Sunday, 10 May 2015

Choices, choices

As Jake becomes more and more verbal, both in terms of speech production and his understanding (there is no greater feeling for me when I feel like I'm having a proper conversation with him!), I can see his personality growing and developing in front of our very eyes. Fortunately, this is a child who is filled with fun, a cheeky sense of humour and an already keen sense of fairness and sharing.

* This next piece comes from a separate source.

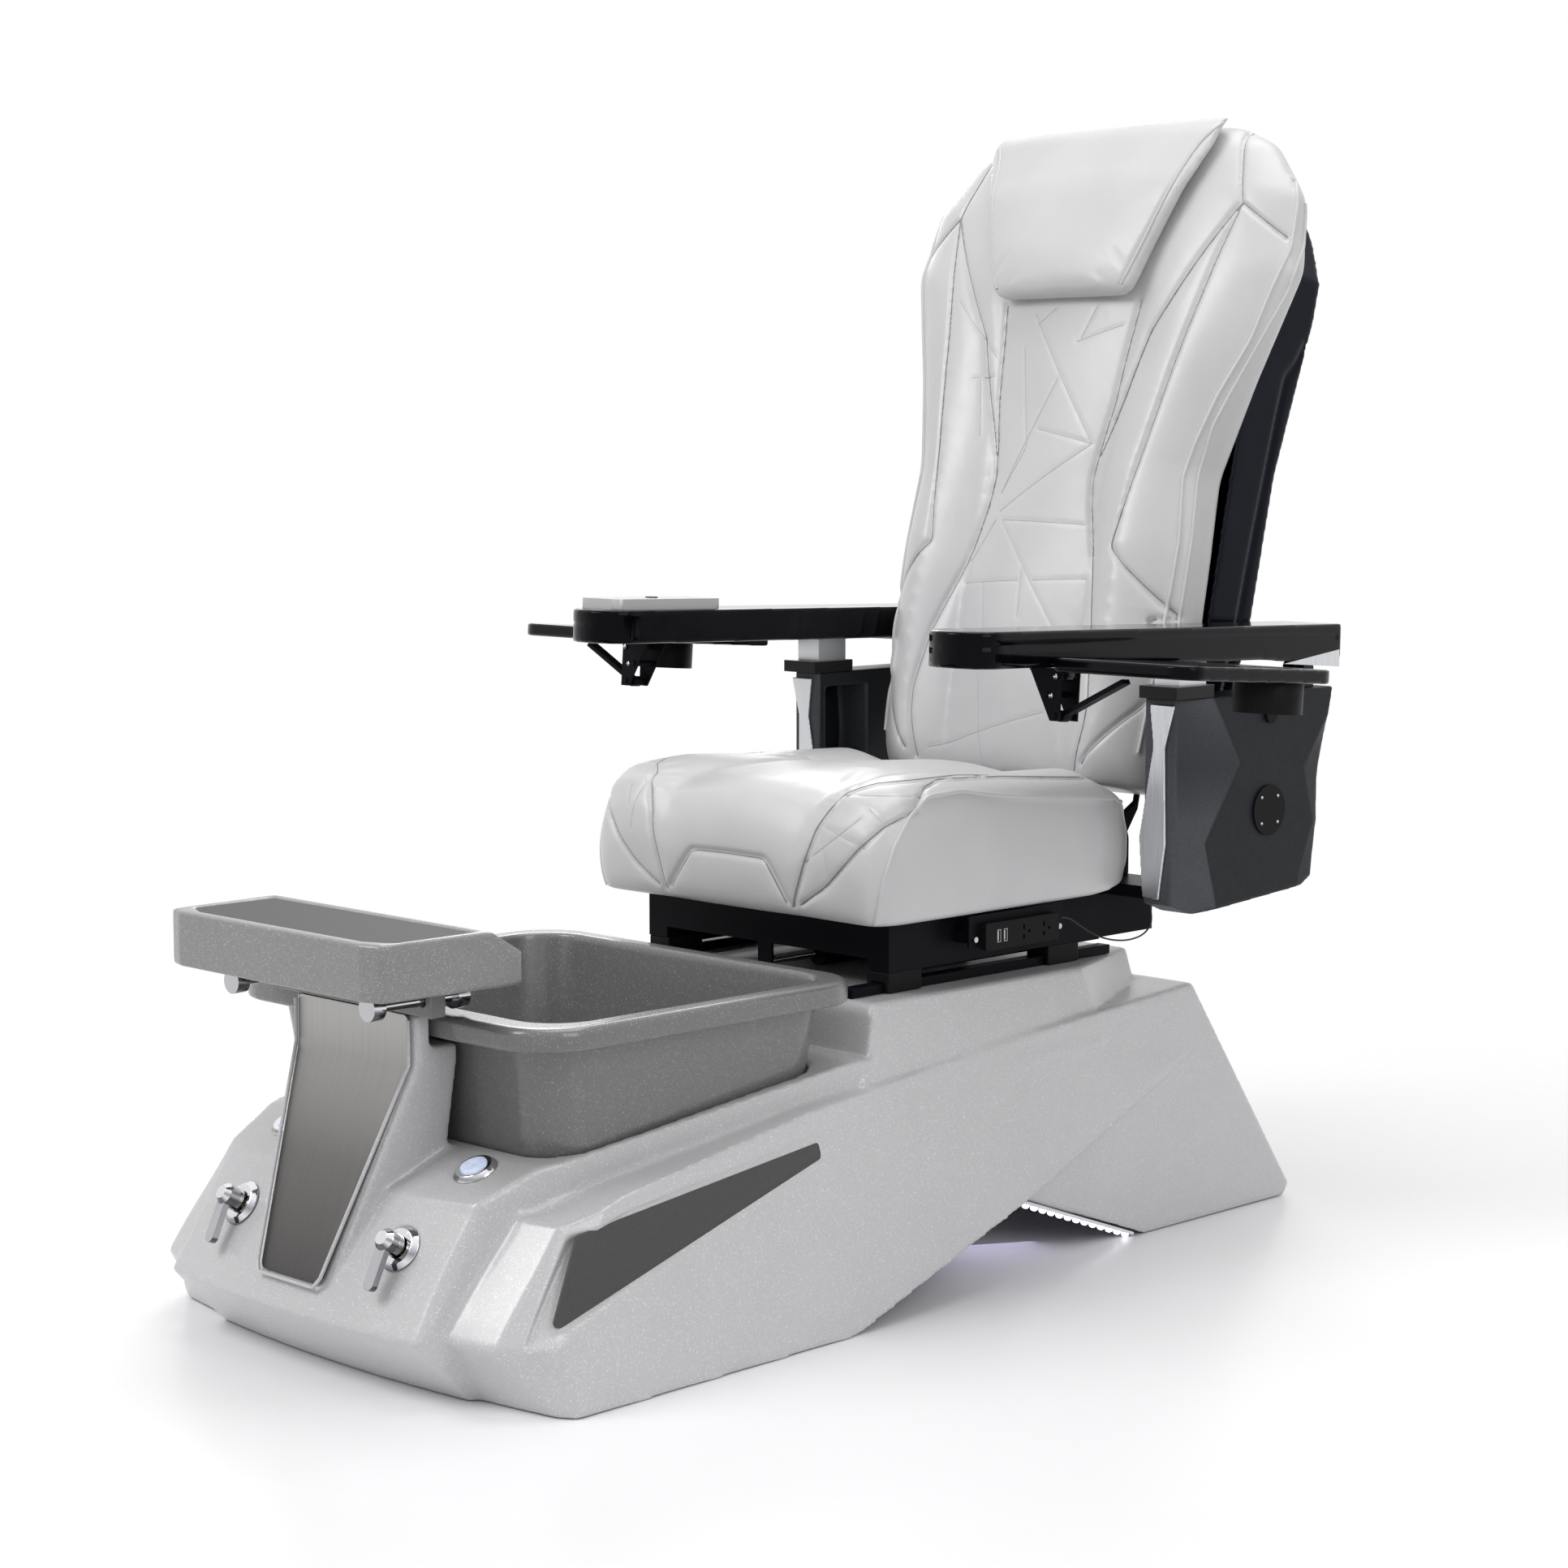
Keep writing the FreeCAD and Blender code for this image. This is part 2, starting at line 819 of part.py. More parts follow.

The teacher in me, however, sees this ability to interact through words as an opportunity to lay down some rules and boundaries, even at this early age. We're a few weeks away from Jake turning 3 and so far (knock on wood!) haven't seen much of the "terrible twos". Of course, Jake has shown that he is often late to developmental milestones, so it may all be ahead of us. However, I like to think that our choice led approach to situations of potential conflict have reduced stress. For example, in the morning, he gets to pick out which t-shirt he's going to wear that day, or a choice about which coat he's going to wear. By introducing the choice about the coat, there's no negotiation about whether he's going to wear it or not. Bath time is a great example. He's never keen on the thought of having a bath (even though he loves it when he's in), so our nightly conversation goes like this:
Me: Jake, it's bath time
Jake: No bath time, it's playing time
Me: Do you want a bath or a shower?
Jake: Bath please Daddy

And up we go. If he's feeling belligerent, I threaten him with a shower and he'll then choose a bath to avoid the horror of a shower. But it's still a choice, and one that he feels in control of.

This approach means that there's very few times that we have to put our foot down with him, and even those situations can be turned into choices, such as who's car we're going to take or which soft toy he gets to bring food shopping. It works well for us, and it helps Jake to feel in control of the world around him through choices that we're happy with him making. Long may it continue.